:: Written request ::
Your answer should consist solely of the lines from the one with "build and write" through the one with "bpy.context.view_layer.update()", copied exactly, endpoints included.

:: Supplied information ::
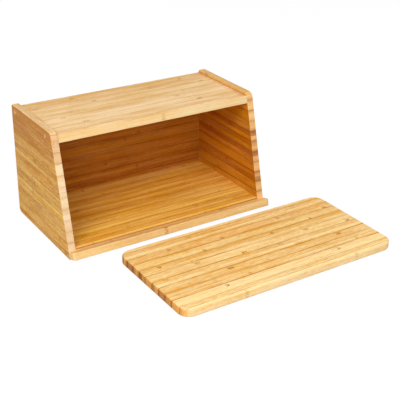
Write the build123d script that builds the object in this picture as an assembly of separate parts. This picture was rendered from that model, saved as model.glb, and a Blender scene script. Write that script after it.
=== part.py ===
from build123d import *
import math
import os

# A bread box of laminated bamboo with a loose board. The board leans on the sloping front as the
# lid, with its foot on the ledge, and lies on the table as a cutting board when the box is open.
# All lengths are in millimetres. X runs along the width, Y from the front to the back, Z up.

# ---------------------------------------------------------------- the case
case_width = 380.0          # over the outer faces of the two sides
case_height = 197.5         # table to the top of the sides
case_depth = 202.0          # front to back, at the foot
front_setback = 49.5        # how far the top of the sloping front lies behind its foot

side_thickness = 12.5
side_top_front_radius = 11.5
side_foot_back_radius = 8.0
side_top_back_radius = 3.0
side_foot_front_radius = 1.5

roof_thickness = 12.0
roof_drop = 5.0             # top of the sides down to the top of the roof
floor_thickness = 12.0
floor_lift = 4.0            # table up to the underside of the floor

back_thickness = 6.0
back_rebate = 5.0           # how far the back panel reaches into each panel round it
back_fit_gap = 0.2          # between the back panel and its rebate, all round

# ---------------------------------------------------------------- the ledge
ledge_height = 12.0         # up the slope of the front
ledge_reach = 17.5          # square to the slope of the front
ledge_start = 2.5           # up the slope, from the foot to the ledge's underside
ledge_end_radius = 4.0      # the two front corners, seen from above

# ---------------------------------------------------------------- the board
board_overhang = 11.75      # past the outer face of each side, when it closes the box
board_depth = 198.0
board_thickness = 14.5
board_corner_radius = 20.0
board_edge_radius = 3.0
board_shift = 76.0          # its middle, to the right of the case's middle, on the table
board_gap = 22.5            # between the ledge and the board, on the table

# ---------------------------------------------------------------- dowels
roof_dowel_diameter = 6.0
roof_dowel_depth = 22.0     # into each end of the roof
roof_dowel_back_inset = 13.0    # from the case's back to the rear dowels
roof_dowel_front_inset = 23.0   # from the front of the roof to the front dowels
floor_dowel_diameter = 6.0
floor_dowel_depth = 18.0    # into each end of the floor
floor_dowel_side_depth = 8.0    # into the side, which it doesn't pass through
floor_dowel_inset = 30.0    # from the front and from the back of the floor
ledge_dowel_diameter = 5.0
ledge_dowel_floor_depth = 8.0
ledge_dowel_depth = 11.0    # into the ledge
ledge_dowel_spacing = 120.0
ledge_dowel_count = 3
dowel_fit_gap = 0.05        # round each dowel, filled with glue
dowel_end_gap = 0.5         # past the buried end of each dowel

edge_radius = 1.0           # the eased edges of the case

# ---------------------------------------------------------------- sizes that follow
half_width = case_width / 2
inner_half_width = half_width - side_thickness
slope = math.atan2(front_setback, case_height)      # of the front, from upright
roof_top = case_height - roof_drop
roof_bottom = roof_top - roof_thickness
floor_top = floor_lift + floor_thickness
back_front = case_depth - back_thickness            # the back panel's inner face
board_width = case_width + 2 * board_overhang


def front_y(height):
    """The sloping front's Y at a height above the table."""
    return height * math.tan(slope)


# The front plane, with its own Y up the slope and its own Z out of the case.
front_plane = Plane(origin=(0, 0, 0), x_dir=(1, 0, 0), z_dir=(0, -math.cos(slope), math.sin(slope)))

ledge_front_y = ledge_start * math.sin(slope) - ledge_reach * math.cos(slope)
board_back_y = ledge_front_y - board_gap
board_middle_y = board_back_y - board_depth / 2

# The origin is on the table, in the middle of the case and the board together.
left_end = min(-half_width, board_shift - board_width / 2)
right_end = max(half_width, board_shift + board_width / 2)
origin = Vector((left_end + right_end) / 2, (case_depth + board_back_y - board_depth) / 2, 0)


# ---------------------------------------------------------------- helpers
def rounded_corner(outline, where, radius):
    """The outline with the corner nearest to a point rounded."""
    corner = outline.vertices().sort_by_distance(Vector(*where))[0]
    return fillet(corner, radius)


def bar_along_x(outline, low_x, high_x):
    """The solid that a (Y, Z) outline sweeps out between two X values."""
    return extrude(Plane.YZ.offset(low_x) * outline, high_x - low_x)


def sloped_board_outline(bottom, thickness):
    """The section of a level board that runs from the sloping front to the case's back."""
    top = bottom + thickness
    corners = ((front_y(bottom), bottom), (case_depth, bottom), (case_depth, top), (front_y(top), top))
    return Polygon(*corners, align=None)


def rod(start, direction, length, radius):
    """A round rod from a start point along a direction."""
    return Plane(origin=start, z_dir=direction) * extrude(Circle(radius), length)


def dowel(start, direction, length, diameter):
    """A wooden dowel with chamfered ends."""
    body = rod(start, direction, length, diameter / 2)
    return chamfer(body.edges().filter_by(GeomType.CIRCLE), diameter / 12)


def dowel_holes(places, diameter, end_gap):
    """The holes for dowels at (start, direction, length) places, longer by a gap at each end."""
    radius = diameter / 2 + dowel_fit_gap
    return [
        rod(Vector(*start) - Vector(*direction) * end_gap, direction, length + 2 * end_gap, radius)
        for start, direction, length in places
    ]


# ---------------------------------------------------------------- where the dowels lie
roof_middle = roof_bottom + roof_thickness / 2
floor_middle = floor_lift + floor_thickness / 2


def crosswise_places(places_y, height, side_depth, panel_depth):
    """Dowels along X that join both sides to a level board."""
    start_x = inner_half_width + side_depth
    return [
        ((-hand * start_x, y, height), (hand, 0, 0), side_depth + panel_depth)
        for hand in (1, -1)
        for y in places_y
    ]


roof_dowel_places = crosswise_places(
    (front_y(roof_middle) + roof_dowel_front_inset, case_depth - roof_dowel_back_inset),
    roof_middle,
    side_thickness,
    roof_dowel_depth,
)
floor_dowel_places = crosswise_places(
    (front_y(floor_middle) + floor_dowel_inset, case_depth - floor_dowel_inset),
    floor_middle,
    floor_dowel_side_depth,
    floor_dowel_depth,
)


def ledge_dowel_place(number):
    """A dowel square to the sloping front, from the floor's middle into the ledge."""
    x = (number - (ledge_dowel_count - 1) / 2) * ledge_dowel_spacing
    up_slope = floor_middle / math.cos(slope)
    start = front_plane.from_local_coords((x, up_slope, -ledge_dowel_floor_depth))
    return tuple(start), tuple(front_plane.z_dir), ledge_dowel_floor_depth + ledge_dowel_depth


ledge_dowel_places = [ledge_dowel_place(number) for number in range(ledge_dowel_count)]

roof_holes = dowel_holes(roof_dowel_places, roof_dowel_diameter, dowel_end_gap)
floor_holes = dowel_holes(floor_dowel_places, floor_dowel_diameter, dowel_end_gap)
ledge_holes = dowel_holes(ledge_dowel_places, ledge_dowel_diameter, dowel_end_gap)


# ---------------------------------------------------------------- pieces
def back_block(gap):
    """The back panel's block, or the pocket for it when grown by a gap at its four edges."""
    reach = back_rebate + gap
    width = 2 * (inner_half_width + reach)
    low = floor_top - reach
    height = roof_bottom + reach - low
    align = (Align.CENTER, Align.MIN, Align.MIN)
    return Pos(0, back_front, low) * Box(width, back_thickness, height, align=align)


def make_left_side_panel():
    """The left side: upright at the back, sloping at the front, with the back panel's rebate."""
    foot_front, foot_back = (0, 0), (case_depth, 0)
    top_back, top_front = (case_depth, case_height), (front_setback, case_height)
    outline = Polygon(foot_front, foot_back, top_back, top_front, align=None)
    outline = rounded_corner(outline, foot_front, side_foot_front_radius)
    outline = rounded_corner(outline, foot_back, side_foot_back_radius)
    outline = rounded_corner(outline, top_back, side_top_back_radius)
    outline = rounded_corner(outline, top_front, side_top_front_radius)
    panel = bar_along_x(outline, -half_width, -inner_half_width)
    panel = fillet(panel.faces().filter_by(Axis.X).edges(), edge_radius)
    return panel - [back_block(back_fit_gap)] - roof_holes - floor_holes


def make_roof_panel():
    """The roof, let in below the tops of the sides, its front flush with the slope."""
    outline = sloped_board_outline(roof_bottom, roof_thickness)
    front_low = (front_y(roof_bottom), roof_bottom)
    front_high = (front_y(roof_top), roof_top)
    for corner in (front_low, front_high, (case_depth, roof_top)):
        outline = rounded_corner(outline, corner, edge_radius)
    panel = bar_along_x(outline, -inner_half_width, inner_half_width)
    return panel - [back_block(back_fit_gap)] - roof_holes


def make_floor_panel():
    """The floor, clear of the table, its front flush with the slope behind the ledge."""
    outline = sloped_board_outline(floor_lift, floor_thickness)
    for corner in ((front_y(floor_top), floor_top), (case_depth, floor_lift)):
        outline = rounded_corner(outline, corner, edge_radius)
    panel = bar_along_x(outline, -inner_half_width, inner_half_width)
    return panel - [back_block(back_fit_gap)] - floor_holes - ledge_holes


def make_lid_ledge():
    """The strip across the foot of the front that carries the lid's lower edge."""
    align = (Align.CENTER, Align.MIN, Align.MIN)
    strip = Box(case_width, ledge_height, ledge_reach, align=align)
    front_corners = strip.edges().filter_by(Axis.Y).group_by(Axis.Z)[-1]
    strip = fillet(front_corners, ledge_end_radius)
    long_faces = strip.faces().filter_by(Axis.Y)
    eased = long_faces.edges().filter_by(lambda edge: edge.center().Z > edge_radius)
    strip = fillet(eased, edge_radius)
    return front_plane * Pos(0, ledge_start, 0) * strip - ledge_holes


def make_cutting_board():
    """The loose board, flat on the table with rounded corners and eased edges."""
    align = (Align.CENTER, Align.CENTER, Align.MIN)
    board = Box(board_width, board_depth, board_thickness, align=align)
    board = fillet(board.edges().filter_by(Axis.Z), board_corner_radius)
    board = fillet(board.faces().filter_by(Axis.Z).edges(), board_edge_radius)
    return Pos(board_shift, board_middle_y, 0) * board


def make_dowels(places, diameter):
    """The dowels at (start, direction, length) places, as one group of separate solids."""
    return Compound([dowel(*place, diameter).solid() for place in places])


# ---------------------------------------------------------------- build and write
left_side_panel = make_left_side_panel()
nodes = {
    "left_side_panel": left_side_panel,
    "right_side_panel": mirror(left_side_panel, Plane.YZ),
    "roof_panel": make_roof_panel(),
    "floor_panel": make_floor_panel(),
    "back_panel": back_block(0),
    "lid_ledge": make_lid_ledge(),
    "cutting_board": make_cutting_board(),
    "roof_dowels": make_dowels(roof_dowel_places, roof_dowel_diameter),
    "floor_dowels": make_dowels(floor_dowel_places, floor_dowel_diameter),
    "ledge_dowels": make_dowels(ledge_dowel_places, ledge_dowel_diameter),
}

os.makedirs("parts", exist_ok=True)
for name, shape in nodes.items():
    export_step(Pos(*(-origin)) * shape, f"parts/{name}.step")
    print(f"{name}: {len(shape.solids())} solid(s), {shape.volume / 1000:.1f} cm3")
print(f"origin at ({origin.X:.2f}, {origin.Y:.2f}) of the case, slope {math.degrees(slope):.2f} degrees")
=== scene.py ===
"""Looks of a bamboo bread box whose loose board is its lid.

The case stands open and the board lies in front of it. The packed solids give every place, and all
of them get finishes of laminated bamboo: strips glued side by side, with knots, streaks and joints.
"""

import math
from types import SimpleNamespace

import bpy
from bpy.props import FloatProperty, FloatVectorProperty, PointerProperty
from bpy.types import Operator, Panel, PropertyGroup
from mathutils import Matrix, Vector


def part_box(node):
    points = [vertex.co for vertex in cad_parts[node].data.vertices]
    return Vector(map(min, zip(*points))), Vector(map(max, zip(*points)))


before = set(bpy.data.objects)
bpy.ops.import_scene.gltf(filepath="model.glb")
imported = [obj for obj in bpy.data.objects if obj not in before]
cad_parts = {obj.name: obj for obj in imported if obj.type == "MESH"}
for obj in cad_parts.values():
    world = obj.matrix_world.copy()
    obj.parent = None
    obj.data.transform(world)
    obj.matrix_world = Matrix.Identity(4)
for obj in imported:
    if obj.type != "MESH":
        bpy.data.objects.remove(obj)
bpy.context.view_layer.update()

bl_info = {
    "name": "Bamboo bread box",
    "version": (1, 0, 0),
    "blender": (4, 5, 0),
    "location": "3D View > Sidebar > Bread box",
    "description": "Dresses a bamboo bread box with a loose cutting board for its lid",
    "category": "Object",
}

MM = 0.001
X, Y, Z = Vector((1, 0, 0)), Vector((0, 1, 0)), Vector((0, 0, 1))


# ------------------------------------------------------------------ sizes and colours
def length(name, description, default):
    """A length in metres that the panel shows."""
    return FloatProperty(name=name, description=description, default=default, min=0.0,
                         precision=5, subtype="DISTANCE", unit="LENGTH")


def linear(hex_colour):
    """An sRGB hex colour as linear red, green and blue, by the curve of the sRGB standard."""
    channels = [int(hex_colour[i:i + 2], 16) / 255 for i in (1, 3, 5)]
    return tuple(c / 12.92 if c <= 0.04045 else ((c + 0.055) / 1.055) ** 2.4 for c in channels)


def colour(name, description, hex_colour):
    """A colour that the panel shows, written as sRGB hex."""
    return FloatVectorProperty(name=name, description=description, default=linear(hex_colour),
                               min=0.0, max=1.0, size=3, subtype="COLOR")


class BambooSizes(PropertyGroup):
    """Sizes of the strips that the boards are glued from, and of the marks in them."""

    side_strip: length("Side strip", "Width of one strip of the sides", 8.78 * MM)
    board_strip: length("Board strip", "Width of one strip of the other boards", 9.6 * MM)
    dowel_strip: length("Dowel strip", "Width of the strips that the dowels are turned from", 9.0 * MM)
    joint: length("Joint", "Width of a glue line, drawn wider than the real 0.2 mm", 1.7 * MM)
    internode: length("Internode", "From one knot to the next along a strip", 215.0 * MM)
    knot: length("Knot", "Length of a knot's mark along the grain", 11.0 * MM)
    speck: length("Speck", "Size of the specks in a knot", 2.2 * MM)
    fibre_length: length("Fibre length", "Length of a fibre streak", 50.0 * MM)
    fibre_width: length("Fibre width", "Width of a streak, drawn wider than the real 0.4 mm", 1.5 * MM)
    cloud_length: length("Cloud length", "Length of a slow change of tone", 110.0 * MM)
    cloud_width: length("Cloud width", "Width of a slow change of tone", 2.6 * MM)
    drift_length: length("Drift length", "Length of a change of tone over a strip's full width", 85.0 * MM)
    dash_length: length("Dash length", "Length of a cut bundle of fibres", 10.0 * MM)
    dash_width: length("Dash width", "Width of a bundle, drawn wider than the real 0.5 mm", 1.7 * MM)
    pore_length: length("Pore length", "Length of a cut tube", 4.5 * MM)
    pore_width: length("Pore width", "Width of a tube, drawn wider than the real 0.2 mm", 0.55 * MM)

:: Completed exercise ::
# ---------------------------------------------------------------- build and write
left_side_panel = make_left_side_panel()
nodes = {
    "left_side_panel": left_side_panel,
    "right_side_panel": mirror(left_side_panel, Plane.YZ),
    "roof_panel": make_roof_panel(),
    "floor_panel": make_floor_panel(),
    "back_panel": back_block(0),
    "lid_ledge": make_lid_ledge(),
    "cutting_board": make_cutting_board(),
    "roof_dowels": make_dowels(roof_dowel_places, roof_dowel_diameter),
    "floor_dowels": make_dowels(floor_dowel_places, floor_dowel_diameter),
    "ledge_dowels": make_dowels(ledge_dowel_places, ledge_dowel_diameter),
}

os.makedirs("parts", exist_ok=True)
for name, shape in nodes.items():
    export_step(Pos(*(-origin)) * shape, f"parts/{name}.step")
    print(f"{name}: {len(shape.solids())} solid(s), {shape.volume / 1000:.1f} cm3")
print(f"origin at ({origin.X:.2f}, {origin.Y:.2f}) of the case, slope {math.degrees(slope):.2f} degrees")
=== scene.py ===
"""Looks of a bamboo bread box whose loose board is its lid.

The case stands open and the board lies in front of it. The packed solids give every place, and all
of them get finishes of laminated bamboo: strips glued side by side, with knots, streaks and joints.
"""

import math
from types import SimpleNamespace

import bpy
from bpy.props import FloatProperty, FloatVectorProperty, PointerProperty
from bpy.types import Operator, Panel, PropertyGroup
from mathutils import Matrix, Vector


def part_box(node):
    points = [vertex.co for vertex in cad_parts[node].data.vertices]
    return Vector(map(min, zip(*points))), Vector(map(max, zip(*points)))


before = set(bpy.data.objects)
bpy.ops.import_scene.gltf(filepath="model.glb")
imported = [obj for obj in bpy.data.objects if obj not in before]
cad_parts = {obj.name: obj for obj in imported if obj.type == "MESH"}
for obj in cad_parts.values():
    world = obj.matrix_world.copy()
    obj.parent = None
    obj.data.transform(world)
    obj.matrix_world = Matrix.Identity(4)
for obj in imported:
    if obj.type != "MESH":
        bpy.data.objects.remove(obj)
bpy.context.view_layer.update()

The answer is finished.